## start

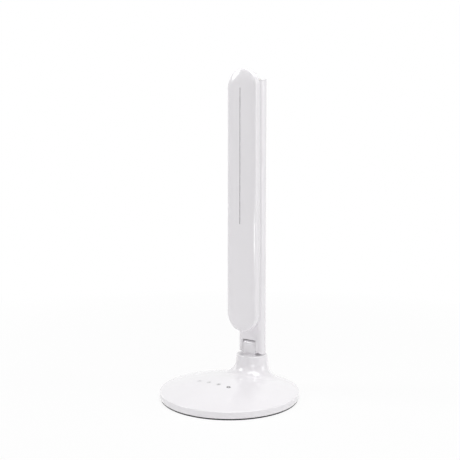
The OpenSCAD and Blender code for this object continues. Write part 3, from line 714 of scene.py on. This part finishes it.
def head_frame():
    """Bowl-shaped frame round the lit window, with the hinge's window above it."""
    depth = lit_y - seam_y
    floor_y = lit_y - head_wall
    rings = [head_ring(head_wall, seam_y)]
    rings += [head_ring(inward, seam_y + away) for inward, away in reversed(SEAM_LIP)]
    rings += [head_ring(frame_round * (1 - cos(radians(a))), seam_y + depth * sin(radians(a)))
              for a in range(6, 91, 6)]
    flat_end, window_start = rings[-1], glass_ring(window_edge, lit_y)
    rings += [between(flat_end, window_start, 0.5), window_start,
              glass_ring(0, lit_y - window_edge), glass_ring(0, floor_y),
              head_ring(frame_round + MM, floor_y)]
    rings += [head_ring(frame_round - (frame_round - head_wall) * cos(radians(a)),
                        seam_y + (depth - head_wall) * sin(radians(a))) for a in (60, 30)]
    rings.append(rings[0])
    frame_piece = wrapped("head_frame_shell", rings)
    half_x, half_z = knuckle_w / 2 + 2 * part_gap, arm_t / 2 + 2 * part_gap
    hinge = block("hinge", (-half_x, floor_y - MM, head_z - half_z),
                  (half_x, lit_y + MM, head_z + half_z))
    combine(frame_piece, hinge, "DIFFERENCE")
    return stand_in(frame_piece, "head_frame", "head", WHITE)


def head_knuckle():
    """Round-ended lug on the upper pin, with its plate inside the frame."""
    lug = block("head_knuckle_lug", (-knuckle_w / 2, LUG_LOW.y, head_z - arm_t / 2),
                (knuckle_w / 2, back_y, head_z + arm_t / 2))
    round_edges(lug, lambda a, b: min(a.y, b.y) > back_y - MM and abs(a.z - b.z) < MM,
                nearly_half * arm_t, segments=16)
    plate = block("plate", LUG_LOW, (LUG_HIGH.x, lit_y - head_wall, LUG_HIGH.z))
    combine(lug, plate, "UNION")
    soften(lug)
    return stand_in(lug, "head_knuckle", "head", WHITE)


base_cover()
touch_marks()
tilt_knuckle()
whole_arm = arm_bar()
arm_shell(whole_arm, "arm_front_half", "arm_front_shell", -1)
arm_shell(whole_arm, "arm_rear_half", "arm_rear_shell", 1)
bpy.data.objects.remove(whole_arm)
head_cover()
head_frame()
head_knuckle()

# ---------------------------------------------------------------- stage

floor_w = 8
floor_glow, glow_start, glow_end = 0.85, 0.25, 0.9
sky_light = 0.28


def seen_directly(tree):
    """1 for rays that show the background, straight, in gloss or through glass; 0 for those that
    light the piece."""
    path = tree.nodes.new("ShaderNodeLightPath")
    total = path.outputs["Is Camera Ray"]
    for name in ("Is Glossy Ray", "Is Transmission Ray"):
        both = tree.nodes.new("ShaderNodeMath")
        both.operation = "MAXIMUM"
        tree.links.new(total, both.inputs[0])
        tree.links.new(path.outputs[name], both.inputs[1])
        total = both.outputs[0]
    return total


def room():
    """A white floor that keeps a faint shadow and fades into a white background."""
    floor = fresh("floor", bpy.ops.mesh.primitive_plane_add, size=floor_w, location=(0, 0, 0))
    p = Paint("floor_white")
    p.set(Base_Color=grey(0.93), Roughness=0.7, Specular_IOR_Level=0.2)
    glow = p.node("ShaderNodeEmission", None, {"Color": grey(1.0), "Strength": 1.0})
    x, y, _ = p.axes()
    far = p.ramp((x * x + y * y).power(0.5),
                 [(glow_start, grey(floor_glow)), (glow_end, grey(1.0))])
    share = Value(p, seen_directly(p.tree)) * far
    both = p.node("ShaderNodeMixShader", None,
                  {"Fac": share, 1: Value(p, p.shader.outputs[0]), 2: glow})
    p.link(both, p.output.inputs["Surface"])
    coat(floor, p.material)


def lamp(name, place, aim, size, power, roll=0):
    """An oval soft light: metres and watts, rolled by degrees about its own beam."""
    data = bpy.data.lights.new(name, "AREA")
    data.shape = "ELLIPSE"
    data.size, data.size_y = size
    data.energy = power
    made = bpy.data.objects.new(name, data)
    bpy.context.scene.collection.objects.link(made)
    made.location = place
    made.rotation_euler = (Vector(aim) - Vector(place)).to_track_quat("-Z", "Y").to_euler()
    made.rotation_euler.rotate_axis("Z", radians(roll))


def camera():
    """The photograph's view, fitted to the base's ellipses and the upright edges."""
    turn, tilt = radians(37.5), radians(3.48)
    away, aside, height = 0.800, 0.00069, 0.2593
    focal_px, image_px, sensor = 643.8, 460, 36
    data = bpy.data.cameras.new("view")
    data.sensor_width = sensor
    data.lens = focal_px * sensor / image_px
    made = bpy.data.objects.new("view", data)
    bpy.context.scene.collection.objects.link(made)
    made.location = (aside * cos(turn) + away * sin(turn),
                     aside * sin(turn) - away * cos(turn), height)
    made.rotation_euler = (pi / 2 - tilt, 0, turn)
    bpy.context.scene.camera = made


def world():
    """White where the eye meets it, a softer white where it lights the piece."""
    scene = bpy.context.scene
    scene.view_settings.view_transform = "Standard"
    sky = scene.world or bpy.data.worlds.new("sky")
    scene.world = sky
    sky.use_nodes = True
    nodes, links = sky.node_tree.nodes, sky.node_tree.links
    nodes.clear()
    light, backdrop = nodes.new("ShaderNodeBackground"), nodes.new("ShaderNodeBackground")
    for node, strength in ((light, sky_light), (backdrop, 1.0)):
        node.inputs["Color"].default_value = grey(1.0)
        node.inputs["Strength"].default_value = strength
    both = nodes.new("ShaderNodeMixShader")
    links.new(seen_directly(sky.node_tree), both.inputs[0])
    links.new(light.outputs[0], both.inputs[1])
    links.new(backdrop.outputs[0], both.inputs[2])
    links.new(both.outputs[0], nodes.new("ShaderNodeOutputWorld").inputs["Surface"])


room()
camera()
world()
lamp("top", place=(0.2, 0.0, 1.4), aim=(0, 0, 0.1), size=(1.2, 1.2), power=12)
lamp("left_front", place=(-1.09, -0.68, 1.16), aim=(0, 0, 0.4), size=(0.45, 0.92), power=5.4,
     roll=33)
lamp("right", place=(1.35, 0.85, 0.5), aim=(0, 0, 0.2), size=(0.6, 1.2), power=4.7)
lamp("left", place=(-1.6, 0.3, 0.6), aim=(0, 0, 0.2), size=(0.7, 1.2), power=1.4)
lamp("low_front", place=(0.6, -0.9, 0.12), aim=(0, 0, 0.02), size=(0.5, 0.15), power=1.3)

## end

Aim:
Make an exact copy of the listing, including every line.

Output of the task:
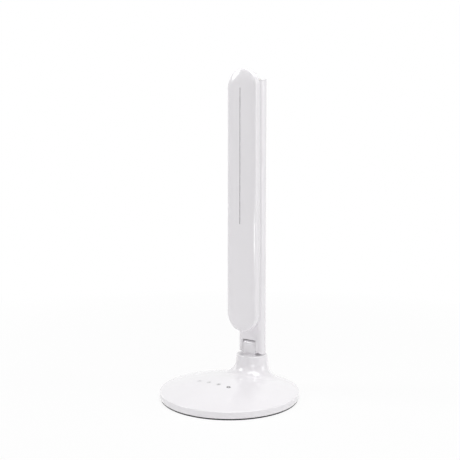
The OpenSCAD and Blender code for this object continues. Write part 3, from line 714 of scene.py on. This part finishes it.
def head_frame():
    """Bowl-shaped frame round the lit window, with the hinge's window above it."""
    depth = lit_y - seam_y
    floor_y = lit_y - head_wall
    rings = [head_ring(head_wall, seam_y)]
    rings += [head_ring(inward, seam_y + away) for inward, away in reversed(SEAM_LIP)]
    rings += [head_ring(frame_round * (1 - cos(radians(a))), seam_y + depth * sin(radians(a)))
              for a in range(6, 91, 6)]
    flat_end, window_start = rings[-1], glass_ring(window_edge, lit_y)
    rings += [between(flat_end, window_start, 0.5), window_start,
              glass_ring(0, lit_y - window_edge), glass_ring(0, floor_y),
              head_ring(frame_round + MM, floor_y)]
    rings += [head_ring(frame_round - (frame_round - head_wall) * cos(radians(a)),
                        seam_y + (depth - head_wall) * sin(radians(a))) for a in (60, 30)]
    rings.append(rings[0])
    frame_piece = wrapped("head_frame_shell", rings)
    half_x, half_z = knuckle_w / 2 + 2 * part_gap, arm_t / 2 + 2 * part_gap
    hinge = block("hinge", (-half_x, floor_y - MM, head_z - half_z),
                  (half_x, lit_y + MM, head_z + half_z))
    combine(frame_piece, hinge, "DIFFERENCE")
    return stand_in(frame_piece, "head_frame", "head", WHITE)


def head_knuckle():
    """Round-ended lug on the upper pin, with its plate inside the frame."""
    lug = block("head_knuckle_lug", (-knuckle_w / 2, LUG_LOW.y, head_z - arm_t / 2),
                (knuckle_w / 2, back_y, head_z + arm_t / 2))
    round_edges(lug, lambda a, b: min(a.y, b.y) > back_y - MM and abs(a.z - b.z) < MM,
                nearly_half * arm_t, segments=16)
    plate = block("plate", LUG_LOW, (LUG_HIGH.x, lit_y - head_wall, LUG_HIGH.z))
    combine(lug, plate, "UNION")
    soften(lug)
    return stand_in(lug, "head_knuckle", "head", WHITE)


base_cover()
touch_marks()
tilt_knuckle()
whole_arm = arm_bar()
arm_shell(whole_arm, "arm_front_half", "arm_front_shell", -1)
arm_shell(whole_arm, "arm_rear_half", "arm_rear_shell", 1)
bpy.data.objects.remove(whole_arm)
head_cover()
head_frame()
head_knuckle()

# ---------------------------------------------------------------- stage

floor_w = 8
floor_glow, glow_start, glow_end = 0.85, 0.25, 0.9
sky_light = 0.28


def seen_directly(tree):
    """1 for rays that show the background, straight, in gloss or through glass; 0 for those that
    light the piece."""
    path = tree.nodes.new("ShaderNodeLightPath")
    total = path.outputs["Is Camera Ray"]
    for name in ("Is Glossy Ray", "Is Transmission Ray"):
        both = tree.nodes.new("ShaderNodeMath")
        both.operation = "MAXIMUM"
        tree.links.new(total, both.inputs[0])
        tree.links.new(path.outputs[name], both.inputs[1])
        total = both.outputs[0]
    return total


def room():
    """A white floor that keeps a faint shadow and fades into a white background."""
    floor = fresh("floor", bpy.ops.mesh.primitive_plane_add, size=floor_w, location=(0, 0, 0))
    p = Paint("floor_white")
    p.set(Base_Color=grey(0.93), Roughness=0.7, Specular_IOR_Level=0.2)
    glow = p.node("ShaderNodeEmission", None, {"Color": grey(1.0), "Strength": 1.0})
    x, y, _ = p.axes()
    far = p.ramp((x * x + y * y).power(0.5),
                 [(glow_start, grey(floor_glow)), (glow_end, grey(1.0))])
    share = Value(p, seen_directly(p.tree)) * far
    both = p.node("ShaderNodeMixShader", None,
                  {"Fac": share, 1: Value(p, p.shader.outputs[0]), 2: glow})
    p.link(both, p.output.inputs["Surface"])
    coat(floor, p.material)


def lamp(name, place, aim, size, power, roll=0):
    """An oval soft light: metres and watts, rolled by degrees about its own beam."""
    data = bpy.data.lights.new(name, "AREA")
    data.shape = "ELLIPSE"
    data.size, data.size_y = size
    data.energy = power
    made = bpy.data.objects.new(name, data)
    bpy.context.scene.collection.objects.link(made)
    made.location = place
    made.rotation_euler = (Vector(aim) - Vector(place)).to_track_quat("-Z", "Y").to_euler()
    made.rotation_euler.rotate_axis("Z", radians(roll))


def camera():
    """The photograph's view, fitted to the base's ellipses and the upright edges."""
    turn, tilt = radians(37.5), radians(3.48)
    away, aside, height = 0.800, 0.00069, 0.2593
    focal_px, image_px, sensor = 643.8, 460, 36
    data = bpy.data.cameras.new("view")
    data.sensor_width = sensor
    data.lens = focal_px * sensor / image_px
    made = bpy.data.objects.new("view", data)
    bpy.context.scene.collection.objects.link(made)
    made.location = (aside * cos(turn) + away * sin(turn),
                     aside * sin(turn) - away * cos(turn), height)
    made.rotation_euler = (pi / 2 - tilt, 0, turn)
    bpy.context.scene.camera = made


def world():
    """White where the eye meets it, a softer white where it lights the piece."""
    scene = bpy.context.scene
    scene.view_settings.view_transform = "Standard"
    sky = scene.world or bpy.data.worlds.new("sky")
    scene.world = sky
    sky.use_nodes = True
    nodes, links = sky.node_tree.nodes, sky.node_tree.links
    nodes.clear()
    light, backdrop = nodes.new("ShaderNodeBackground"), nodes.new("ShaderNodeBackground")
    for node, strength in ((light, sky_light), (backdrop, 1.0)):
        node.inputs["Color"].default_value = grey(1.0)
        node.inputs["Strength"].default_value = strength
    both = nodes.new("ShaderNodeMixShader")
    links.new(seen_directly(sky.node_tree), both.inputs[0])
    links.new(light.outputs[0], both.inputs[1])
    links.new(backdrop.outputs[0], both.inputs[2])
    links.new(both.outputs[0], nodes.new("ShaderNodeOutputWorld").inputs["Surface"])


room()
camera()
world()
lamp("top", place=(0.2, 0.0, 1.4), aim=(0, 0, 0.1), size=(1.2, 1.2), power=12)
lamp("left_front", place=(-1.09, -0.68, 1.16), aim=(0, 0, 0.4), size=(0.45, 0.92), power=5.4,
     roll=33)
lamp("right", place=(1.35, 0.85, 0.5), aim=(0, 0, 0.2), size=(0.6, 1.2), power=4.7)
lamp("left", place=(-1.6, 0.3, 0.6), aim=(0, 0, 0.2), size=(0.7, 1.2), power=1.4)
lamp("low_front", place=(0.6, -0.9, 0.12), aim=(0, 0, 0.02), size=(0.5, 0.15), power=1.3)